New bus cameras help catch ‘red-light runners’

 This car was caught illegally passing Lake Forest School District bus 40 in Felton on Oct. 22, 2015. Transportation Supervisor John Barr hopes to be able to prosecute more “red-light runners” with the installation of eight new camera systems on district buses. Submitted to The Journal

This car was caught illegally passing Lake Forest School District bus 40 in Felton on Oct. 22, 2015. Transportation Supervisor John Barr hopes to be able to prosecute more “red-light runners” with the installation of eight new camera systems on district buses. Submitted to The Journal

FELTON — Janet Carroll says she finally encountered a first after driving school buses for 20 years.

“The red lights were on and someone passed me on the right side as I had a student stepping off into the road. It scared me to death. The child just barely got missed,” she recalled.

According to Delaware Department of Education Director of Pupil Transportation Services Ron Love, it’s rare for someone to pass on the right, but 19 motorists did just that last school year in Delaware.

In Delaware alone, buses were illegally passed more than 700 times during the 2014-2015 school year, according to Mr. Love. Lake Forest School District Transportation Supervisor John Barr said he is hoping to catch more “red-light runners” in the act with new cameras now affixed to eight of the buses that transport students to and from district schools.

The camera system allows him to verify with timestamped images that the red-lights and the stop arms were activated when someone passes the bus illegally.

Buses are also equipped with GPS technology which allows for further verification of the whereabouts of each bus, according to Mr. Barr.

Penalties for driving past a school bus when the stop arm is out is steep, he added, with fines of no less than $115-$230, up to 60 days in jail and license suspension.

school_bus_poster_1b“Eventually, my goal is to make sure that all of our buses are equipped with these systems. It’s a small cost that we incur as a district, but it’s nothing compared to the life of a child,” he said.

The district has not yet found grants specifically for the purpose of suiting up the buses with the cam eras that can cost roughly $2,800 per bus for a full installation.

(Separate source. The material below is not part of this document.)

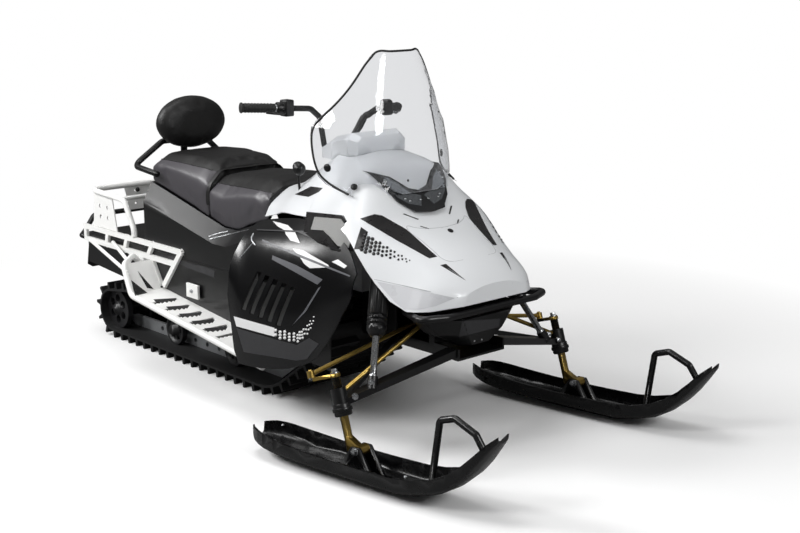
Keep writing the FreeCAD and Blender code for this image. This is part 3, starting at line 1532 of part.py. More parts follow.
def pitman():
    """The double arm on the steering post, its pins at the same reach as the kingpin arms."""
    centre = pitman_centre()
    shapes = [steering_arm(centre, RIGHT), steering_arm(centre, LEFT)]
    post_end = centre + KINGPIN * (s.steer_arm_thickness * 3)
    shapes.append(rod(centre, post_end, s.steer_arm_width * 0.5))
    return fuse(shapes)


def pitman_centre():
    """The foot of the steering post."""
    rise = (s.pitman_height - s.kingpin_foot_height) / KINGPIN.z
    return Vector(s.kingpin_foot_x, 0, s.kingpin_foot_height) + KINGPIN * rise


def rod_ends(side):
    """The two pins that a tie rod joins, at rest."""
    foot = kingpin_foot(side)
    turn = Rotation(KINGPIN, float(s.steer_angle))
    arm_start = foot + KINGPIN * (s.kingpin_length - s.steer_arm_thickness)
    outer = arm_start + turn.multVec(arm_pin(arm_start, side) - arm_start)
    centre = pitman_centre()
    inner = centre + turn.multVec(arm_pin(centre, side) - centre)
    lift = KINGPIN * (s.steer_arm_thickness + s.running_gap)
    return outer + lift, inner + lift


def tie_rod(side):
    """A rod with an eye round each pin."""
    outer, inner = rod_ends(side)
    height = KINGPIN * s.rod_eye_height
    middle = height * 0.5
    body = fuse([rod(outer + middle, inner + middle, s.rod_radius),
                 rod(outer, outer + height, s.rod_eye_radius), rod(inner, inner + height, s.rod_eye_radius)])
    bore_radius = s.rod_pin_radius + s.spindle_fit
    bores = [rod(end - height * 0.5, end + height * 1.5, bore_radius) for end in (outer, inner)]
    return body.cut(Part.makeCompound(bores))


# Skis: a channel section lofted along the ski, with a keel, a saddle and a loop handle
SKI_SHARES = (
    # along, half width, base height, rim height; heights are shares of the tip's rise
    (0.00, 0.34, 0.15, 0.33),
    (0.03, 0.62, 0.12, 0.34),
    (0.09, 0.86, 0.08, 0.32),
    (0.20, 0.97, 0.055, 0.29),
    (0.40, 1.00, 0.055, 0.27),
    (0.66, 1.00, 0.055, 0.29),
    (0.80, 0.95, 0.17, 0.39),
    (0.90, 0.80, 0.44, 0.62),
    (0.97, 0.52, 0.76, 0.90),
    (1.00, 0.34, 0.92, 1.00),
)
SKI_FLAT_SHARE = 0.055


def ski(side):
    """One ski with its runner, saddle cheeks, pin and handle."""
    y = side * s.ski_stance / 2
    tail = s.ski_pivot_x - s.ski_tail
    stations = []
    for share, wide, base, rim in SKI_SHARES:
        half = s.ski_half_width * wide
        low = s.ski_tip_rise * base
        high = s.ski_tip_rise * rim
        corners = [(half, high), (half * 0.94, along(low, high, 0.2)), (half * 0.3, low), (-half * 0.3, low),
                   (-half * 0.94, along(low, high, 0.2)), (-half, high)]
        stations.append((tail + s.ski_length * share, [(y + across, up) for across, up in corners]))
    shell = band(stations, s.ski_wall, 2)
    return shell


def ski_extras(side):
    """Keel, saddle and handle of one ski."""
    y = side * s.ski_stance / 2
    tail = s.ski_pivot_x - s.ski_tail
    low = s.ski_tip_rise * SKI_FLAT_SHARE
    wide = s.runner_half_width
    keel = prism([Vector(along(tail, tail + s.ski_length, 0.2), y - wide, low + s.ski_wall / 2),
                  Vector(along(tail, tail + s.ski_length, 0.3), y - wide, 0),
                  Vector(along(tail, tail + s.ski_length, 0.62), y - wide, 0),
                  Vector(along(tail, tail + s.ski_length, 0.72), y - wide, low + s.ski_wall / 2)],
                 SIDEWAYS * (2 * wide))
    cheeks = []
    for cheek in (-1, 1):
        start = y + cheek * s.saddle_half_width - (s.saddle_wall if cheek > 0 else 0)
        cheeks.append(prism([
            Vector(s.ski_pivot_x - s.saddle_half_width * 2.6, start, low + s.ski_wall / 2),
            Vector(s.ski_pivot_x + s.saddle_half_width * 2.6, start, low + s.ski_wall / 2),
            Vector(s.ski_pivot_x + s.ski_pin_radius * 2, start, s.ski_pivot_height + s.ski_pin_radius * 1.6),
            Vector(s.ski_pivot_x - s.ski_pin_radius * 2, start, s.ski_pivot_height + s.ski_pin_radius * 1.6),
        ], SIDEWAYS * s.saddle_wall))
    pivot = Vector(s.ski_pivot_x, y, s.ski_pivot_height)
    half = SIDEWAYS * (s.saddle_half_width + s.ski_pin_radius)
    pin = rod(pivot - half, pivot + half, s.ski_pin_radius)
    handle_shares = ((0.742, 0.118), (0.767, 0.985), (0.823, 1.05), (0.903, 0.93), (0.95, 0.70))
    handle = tube([Vector(tail + s.ski_length * fore, y, s.ski_tip_rise * up) for fore, up in handle_shares],
                  s.handle_tube_radius, s.handle_tube_radius * 1.5)
    return [keel, pin, handle] + cheeks


for side, word in ((RIGHT, "right"), (LEFT, "left")):
    turn = steered(kingpin_foot(side), KINGPIN)
    solid("spindle_" + word, spindle(side), turn)
    solid("tie_rod_" + word, tie_rod(side))
    solid("ski_" + word, fuse([ski(side)] + ski_extras(side)), turn)

solid("lower_arms", pair(lower_arm(LEFT)))
solid("upper_links", pair(upper_link(LEFT)))
solid("shocks", pair(shock(LEFT)))
solid("pitman_arm", pitman(), steered(pitman_centre(), KINGPIN))


# Handlebar on its leaning column
LEAN = math.radians(s.column_angle)
COLUMN = Vector(-math.sin(LEAN), 0, math.cos(LEAN))
bar_centre = Vector(s.bar_centre_x, 0, s.bar_centre_height)
bar_turn = steered(bar_centre, COLUMN)
column_foot = bar_centre - COLUMN * s.column_length

# Console with its holes for the column and the gear lever, and the lever itself
lever_foot = Vector(s.lever_x, s.lever_y, along(s.console_low, s.console_high, 0.42))
lever_top = lever_foot + Vector(-s.lever_length * 0.08, 0, s.lever_length)
column_bore = rod(column_foot, bar_centre, s.column_radius + s.spindle_fit)
lever_hole = rod(lever_foot - UP * s.lever_stem_radius, lever_top, s.lever_stem_radius + s.running_gap)
console_shell = band(console_lines, s.panel_wall, CONSOLE_STEPS)
crossing = console_shell.common(column_bore).CenterOfGravity
bush_middle = bar_centre + COLUMN * COLUMN.dot(crossing - bar_centre)
half_bush = COLUMN * (s.column_bush_length / 2)
bush = rod(bush_middle - half_bush, bush_middle + half_bush, s.column_radius + s.column_bush_wall)
solid("console", fuse([console_shell, bush]).cut(Part.makeCompound([column_bore, lever_hole])))
solid("gear_lever", fuse([rod(lever_foot, lever_top, s.lever_stem_radius),
                          Part.makeSphere(s.lever_knob_radius, lever_top)]))


def bar_points(side):
    """One half of the bar from its clamp out to the grip's end."""
    half = s.bar_half_width
    forward = s.grip_length * 0.35
    rise = s.grip_length * 1.2
    return [bar_centre,
            bar_centre + Vector(0, side * half * 0.14, 0),
            bar_centre + Vector(forward * 0.6, side * half * 0.29, rise * 0.8),
            bar_centre + Vector(forward * 0.9, side * half * 0.44, rise * 1.02),
            bar_centre + Vector(-forward * 1.56, side * half, rise * 0.99)]


bar_halves = [tube(bar_points(side), s.bar_tube_radius, s.bar_tube_radius * 3) for side in (RIGHT, LEFT)]
column = rod(column_foot, bar_centre + COLUMN * s.column_radius, s.column_radius)
solid("handlebar", fuse(bar_halves + [column]), bar_turn)


def grips():
    """A ribbed sleeve on each end of the bar."""
    shapes = []
    for side in (RIGHT, LEFT):
        inner, end = bar_points(side)[-2:]
        direction = (end - inner).normalize()
        start = end - direction * s.grip_length
        sleeve = rod(start, end + direction * s.overrun, s.grip_radius)
        bore = rod(start - direction * s.overrun, end, s.bar_tube_radius)
        shapes.append(sleeve.cut(bore))
    return Part.makeCompound(shapes)


solid("grips", grips(), bar_turn)


def controls():
    """Switch blocks and levers beside each grip."""
    shapes = []
    for side in (RIGHT, LEFT):
        inner, end = bar_points(side)[-2:]
        direction = (end - inner).normalize()
        start = end - direction * (s.grip_length + s.grip_radius * 2.4)
        block = rod(start, start + direction * (s.grip_radius * 2), s.grip_radius * 1.35)
        bore = rod(start - direction * s.overrun, end, s.bar_tube_radius)
        shapes.append(block.cut(bore))
    return Part.makeCompound(shapes)


solid("bar_controls", controls(), bar_turn)

doc.recompute()
for piece in doc.Objects:
    if "Invalid" in piece.State or "Error" in piece.State:
        raise RuntimeError("{} failed to compute".format(piece.Name))
os.makedirs("parts", exist_ok=True)
for label, piece in pieces.items():
    if piece.Shape.isNull() or not piece.Shape.isValid():
        raise RuntimeError("{} has no valid shape".format(label))
    piece.Shape.exportStep("parts/{}.step".format(label))
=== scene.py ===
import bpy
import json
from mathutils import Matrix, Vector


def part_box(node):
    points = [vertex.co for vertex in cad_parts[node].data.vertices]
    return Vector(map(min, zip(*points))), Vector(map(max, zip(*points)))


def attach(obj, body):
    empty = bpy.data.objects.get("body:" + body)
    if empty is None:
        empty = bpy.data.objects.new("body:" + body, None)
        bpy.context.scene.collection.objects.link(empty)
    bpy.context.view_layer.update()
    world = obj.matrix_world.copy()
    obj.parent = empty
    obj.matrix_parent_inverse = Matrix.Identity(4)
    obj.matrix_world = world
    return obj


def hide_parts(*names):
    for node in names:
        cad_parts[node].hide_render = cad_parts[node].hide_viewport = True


bl_info = {
    "name": "Two-seat utility snowmobile",
    "version": (1, 0, 0),
    "blender": (4, 5, 0),
    "location": "3D Viewport > Sidebar > Snowmobile",
    "description": "Dresses the packed snowmobile frame with panels, seats, glass and fittings",
    "category": "Object",
}

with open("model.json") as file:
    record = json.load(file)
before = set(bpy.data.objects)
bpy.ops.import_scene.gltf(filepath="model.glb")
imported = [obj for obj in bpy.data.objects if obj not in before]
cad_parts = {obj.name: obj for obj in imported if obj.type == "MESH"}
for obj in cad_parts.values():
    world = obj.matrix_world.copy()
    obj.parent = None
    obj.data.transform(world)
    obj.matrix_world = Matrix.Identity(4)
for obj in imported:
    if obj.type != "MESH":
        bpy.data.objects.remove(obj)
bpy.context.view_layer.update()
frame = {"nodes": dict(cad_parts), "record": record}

import json
import math

import bpy
from bpy.props import FloatProperty, FloatVectorProperty, PointerProperty
from mathutils import Quaternion, Vector
from mathutils.bvhtree import BVHTree
from mathutils.kdtree import KDTree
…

“Red-light runners,” as he calls them, are not the only driving violation bus drivers are concerned with on a weekly basis in the Lake Forest School District.

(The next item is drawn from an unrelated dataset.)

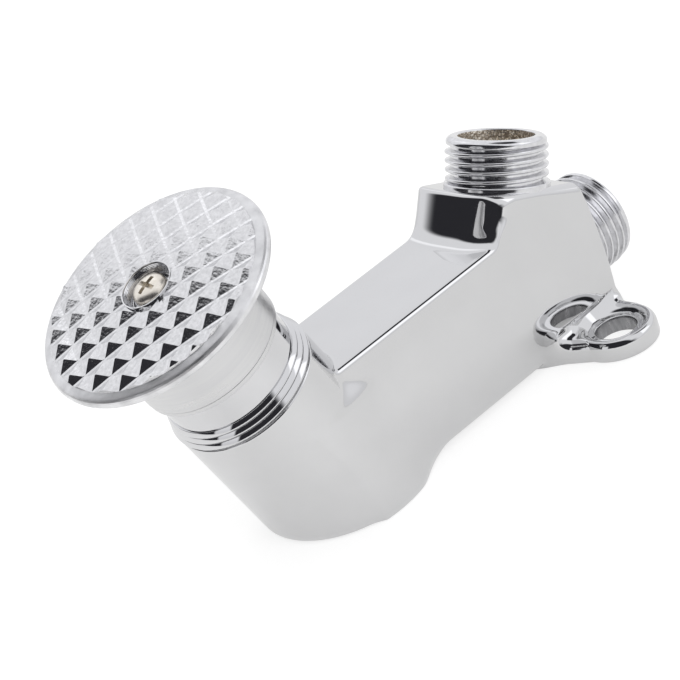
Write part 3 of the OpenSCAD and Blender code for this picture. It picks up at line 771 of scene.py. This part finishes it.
@dataclass
class ThreadedSpigot:
    """A pipe thread with a rounded helical ridge, a collar at its foot and a chamfered lip."""

    name: str
    axis: Axis
    crest_r: float = 10.4775
    root_r: float = 9.3155
    bore_r: float = 7.79
    pitch: float = 1.814
    length: float = 11.4
    start_turn: float = 0.0
    foot: float = 0.0
    collar_r: float = 10.83
    lip_r: float = 10.2
    ridge_foot: float = 9.0
    ridge_half: Pair = (0.86, 0.24)
    ridge_start: float = 1.35
    turns: float = 4.62
    run_out: float = 0.22

    def core(self) -> Piece:
        """The tube that the ridge is wound on."""
        bm = turn([
            (self.bore_r, -0.25), (self.collar_r, -0.25), (self.collar_r, self.foot + 0.8, 0.25),
            (self.root_r, self.foot + 1.05), (self.root_r, 9.55), (self.lip_r, 9.85, 0.12),
            (self.lip_r, 10.75, 0.35), (9.35, self.length, 0.3), (self.bore_r, self.length, 0.2),
        ], 144)
        return to_piece(self.name, bm, self.axis)

    def ridge(self) -> Piece:
        """The thread's ridge, which runs out at both ends."""
        bm = bmesh.new()
        foot, (low, high) = self.ridge_foot, self.ridge_half
        crest = self.crest_r
        section = wire(bm, [(foot, -low), (crest, -high, 0.16), (crest, high, 0.16), (foot, low)])
        bmesh.ops.translate(bm, verts=bm.verts, vec=(0, 0, self.ridge_start))
        swing(bm, 360 * self.start_turn)
        bm.faces.new(in_order(section))
        steps = 444
        wind(bm, self.turns, self.turns * self.pitch / steps, steps)
        for v in bm.verts:
            share = (math.atan2(v.co.y, v.co.x) / math.tau - self.start_turn) % 1.0
            wound = share + round((v.co.z - self.ridge_start) / self.pitch - share)
            left = min(max(wound, 0.0), max(self.turns - wound, 0.0)) / self.run_out
            keep = min(left, 1.0)
            keep = keep * keep * (3 - 2 * keep)
            radius = math.hypot(v.co.x, v.co.y)
            if radius > foot + 0.05:
                aim = foot + 0.02 + (radius - foot - 0.02) * keep
                v.co.x *= aim / radius
                v.co.y *= aim / radius
        bmesh.ops.recalc_face_normals(bm, faces=bm.faces)
        return to_piece("ridge", bm, self.axis)

    def build(self) -> None:
        """Makes the spigot, chromed outside and bare in its bore."""
        spigot = self.core()
        carve(spigot, self.ridge(), Cut.JOIN)
        height, radius = self.axis.heights(face_centres(spigot.data))
        inner = (radius < self.bore_r + 0.1) & (height < self.length - 0.25)
        dress(spigot, 38, (THREAD_CHROME, CAST_BRASS), inner)
        place(spigot, Body.HOUSING, Slot.BODY_CHROME, "valve_body")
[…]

“Roughly, just this year, I get three or four reported concerns a week of some type of issue with drivers not following the rules. Just a few more seconds is all they had to wait. It’s starting to become the norm.”

Luckily for Mr. Barr, his drivers and the more than 2,900 students that use buses throughout the district, no injuries have been reported for the 2015-2016 school year.

Ms. Carroll hopes the state will begin using the camera systems as evidence to help catch more people who violate the driving laws regarding buses.

“A lot of times without a camera, you try to get the tag numbers. But that’s hard in a school bus. You only get one chance and they’re usually driving pretty fast. Then you have to take a day off to go to court. But this seems like clear cut cases to save some children,” she said.

Mr. Barr and Ms. Carroll both suggest motorists take their time around buses for their own safety, and the safety of the bus occupants.

“Everybody is in a hurry. But what in the world would you do if you killed a kid? You’d have to live with yourself at that point. I don’t think I could,” she said. “Give these buses space. It only takes a second out of your day and everybody’s safe. Or it only takes a second and you could kill a child.”